SELECT name FROM product_tags
WHERE tags && ARRAY['apple', 'lenovo'];  -- has apple OR lenovo

-- NOT and negation
SELECT name FROM product_tags
WHERE NOT (tags @> ARRAY['apple'])  -- no Apple products
  AND 'laptop' = ANY(tags);         -- but must be a laptop

-- ALL: every element in the array satisfies condition (less common)
SELECT name FROM product_tags
WHERE 1299 = ALL(price_tiers[1:1]);  -- first price tier equals 1299

Example 3: GIN index for arrays

-- product_tags created in Block 1

-- Create GIN index for fast containment/overlap/membership queries
CREATE INDEX IF NOT EXISTS idx_product_tags_gin ON product_tags USING GIN (tags);
CREATE INDEX IF NOT EXISTS idx_related_ids_gin  ON product_tags USING GIN (related_ids);

-- These queries now use the GIN index:
-- tags @> ARRAY['laptop']
-- tags && ARRAY['apple','lenovo']
-- 'premium' = ANY(tags)  -- rewritten by planner to use @>

-- EXPLAIN to verify index use:
EXPLAIN SELECT name FROM product_tags WHERE tags @> ARRAY['laptop','premium'];
-- "Bitmap Index Scan on idx_product_tags_gin"
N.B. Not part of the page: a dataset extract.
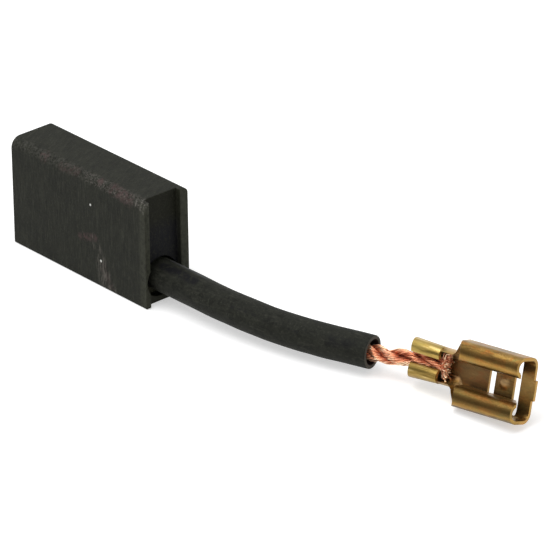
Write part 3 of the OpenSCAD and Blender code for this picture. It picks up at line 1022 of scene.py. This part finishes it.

-- For equality on a specific element position, use a functional BTREE:
CREATE INDEX IF NOT EXISTS idx_first_tag ON product_tags USING BTREE ((tags[1:1]));
SELECT name FROM product_tags WHERE (tags[1:1])[1] = 'laptop';

Example 4: UNNEST — expanding arrays into rows

UNNEST is to native arrays what jsonb_array_elements is to JSONB arrays:

-- product_tags created in Block 1

-- Expand tags into rows
SELECT p.name, tag
FROM product_tags p, UNNEST(p.tags) AS tag
ORDER BY p.name, tag;

-- UNNEST WITH ORDINALITY for position-aware expansion
SELECT p.name, pos, tag
FROM product_tags p,
     UNNEST(p.tags) WITH ORDINALITY AS t(tag, pos)
ORDER BY p.name, pos;

-- Multiple parallel UNNEST (PostgreSQL 9.4+)
-- When UNNESTing multiple arrays of equal length, rows are matched positionally
SELECT p.name, tier_num, price
FROM product_tags p,
     UNNEST(price_tiers) WITH ORDINALITY AS t(price, tier_num)
ORDER BY p.name, tier_num;

-- Tag frequency analysis (same pattern as JSONB, but simpler syntax)
SELECT tag, COUNT(*) AS products
FROM product_tags, UNNEST(tags) AS tag
GROUP BY tag
ORDER BY products DESC;

-- Products that share the most tags with product 1
WITH prod1_tags AS (SELECT tags FROM product_tags WHERE product_id = 1)
SELECT
    p.name,
    (SELECT COUNT(*) FROM UNNEST(p.tags) AS t WHERE t = ANY(prod1_tags.tags))
        AS shared_tags,
    p.tags
FROM product_tags p, prod1_tags
WHERE p.product_id != 1
ORDER BY shared_tags DESC;

Example 5: Array functions for analytics

-- product_tags created in Block 1

-- array_agg: collect column values into an array (aggregate function)
SELECT
    pr.category,
    ARRAY_AGG(p.product_id ORDER BY p.product_id) AS product_ids,
    ARRAY_AGG(DISTINCT tags[1] ORDER BY tags[1]) AS primary_tags
FROM product_tags p
JOIN products pr ON pr.product_id = p.product_id
GROUP BY pr.category;

-- array_remove: remove a specific value from array
SELECT name, array_remove(tags, 'premium') AS tags_without_premium
FROM product_tags WHERE 'premium' = ANY(tags);

-- array_replace: replace a value
SELECT name, array_replace(tags, 'apple', 'Apple Inc') AS updated_tags
FROM product_tags;

-- array_positions: find all positions of a value
SELECT name, array_positions(tags, 'laptop') AS laptop_positions
FROM product_tags;

-- array_to_string: convert array to delimited string
SELECT name, array_to_string(tags, ', ') AS tags_string
FROM product_tags ORDER BY name;

-- string_to_array: parse delimited string back to array
SELECT string_to_array('a,b,c,d', ',') AS elements;

-- intarray extension (if installed): integer array arithmetic
-- SELECT related_ids & ARRAY[1,2,3]  -- intersection
-- SELECT related_ids | ARRAY[6,7,8]  -- union
-- SELECT related_ids - 2             -- remove element 2

Key Takeaway

Native PostgreSQL arrays are the right choice for typed collections — IDs, tags, scores, prices. ANY(array) replaces IN (...) for dynamic lists. @> and && with GIN indexes provide fast containment and overlap searches. UNNEST expands into rows for analytics. The array_agg / UNNEST / array_agg cycle — collect, process, recollect — is a powerful pattern for in-place array transformations in SQL.